A group of 14 NATO members including Romania will buy five unmanned aerial vehicles (UAVs) that will be used for ground surveillance and intelligence missions, under the Alliance Ground Surveillance (AGS) system developed by NATO.
Northrop Grumman, the US defense contractor, will provide the drones in a deal worth EUR 1.2 billion signed during the NATO Summit in Chicago. The contract between Northrop and NATO includes the purchase and maintenance of five Block 40 Global Hawk drones equipped with a sensor that provides ground radar imagery.
Romania’s aging fleet of MIG 21 LanceRs will have to be replaced starting 2013, but the austerity budget drawn up by Romania in recent years, put this program on hold. Back in 2010, Romania planned to buy 24 second-hand F16’s from the US for USD 800 million, but the deal failed due to lack of financing.
Romanian president Traian Basescu said, today, on his return from the summit, that the joint operation of the drones by states represents NATO’s Smart Defense concept, which allows cash-strapped members to maintain military standards by sharing the UAVs. The president said that Romanian military pilots may use foreign facilities to train in order to save money, adding that Romania’s air fleet upgrade program can accommodate 48 fighters and bombers.
“This system may not be viable in the next 30 years, but it is certainly viable during the crisis and answers the need to spend less than we did up to now on maintaining military capabilities of NATO and of member states,” commented President Basescu on the smart defense concept. Currently, the US provides 77% percent of NATO’s budget through the national defense budget, while the EU is lagging behind.
The NATO AGS has its main operating base at Sigonella, Sicily and will be co-located with the US Air Force Global Hawks and the US Navy Board Area Maritime Surveillance UAS.
Northrop will develop the drones with EADS Deutschland, Selex Galileo and Kongsberg, while several companies such as Elettra Communications and UTI Systems will also support it.
Bulgaria, Czech Republic, Denmark, Estonia, Germany, Italy, Latvia, Lithuania, Luxembourg, Norway, Romania, Slovakia, Slovenia and the United States will jointly operate the drones.
The White House said the Libya operation highlighted intelligence, surveillance and reconnaissance shortfalls within NATO, so the recent drone deal struck by the Alliance should improve the quality of data received by military commanders.

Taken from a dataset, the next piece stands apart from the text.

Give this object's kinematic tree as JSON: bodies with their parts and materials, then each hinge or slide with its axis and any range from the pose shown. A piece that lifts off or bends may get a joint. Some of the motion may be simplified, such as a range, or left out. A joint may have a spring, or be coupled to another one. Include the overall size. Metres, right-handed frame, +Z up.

NATO members committed during the Chicago Summit to invest over EUR 1 billion in the command, control and communications infrastructure needed to support the NATO missile defense, which should reach initial operational capability in 2015 and full operational capacity in 2018.
Romania will host key assets for the missile shield in Deveselu (Olt County), some 230 km from Bucharest. Additional assets will be hosted in Poland, Turkey and Spain. President Basescu said the missle shield assets in Romania are currently developed under a bi-lateral agreement between the US and Romania and will become operational in 2015. The shield system will gradually be transferred under the aegis of NATO. Until the missile defense system become fully operational, US ships will guard South-Eastern Europe, partially covering the Romanian territory.
The US Embassy will organize a two-day fair in June (June 13-Bucharest; June 14- Caracal) for Romanian companies willing to develop the site infrastructure in Deveselu.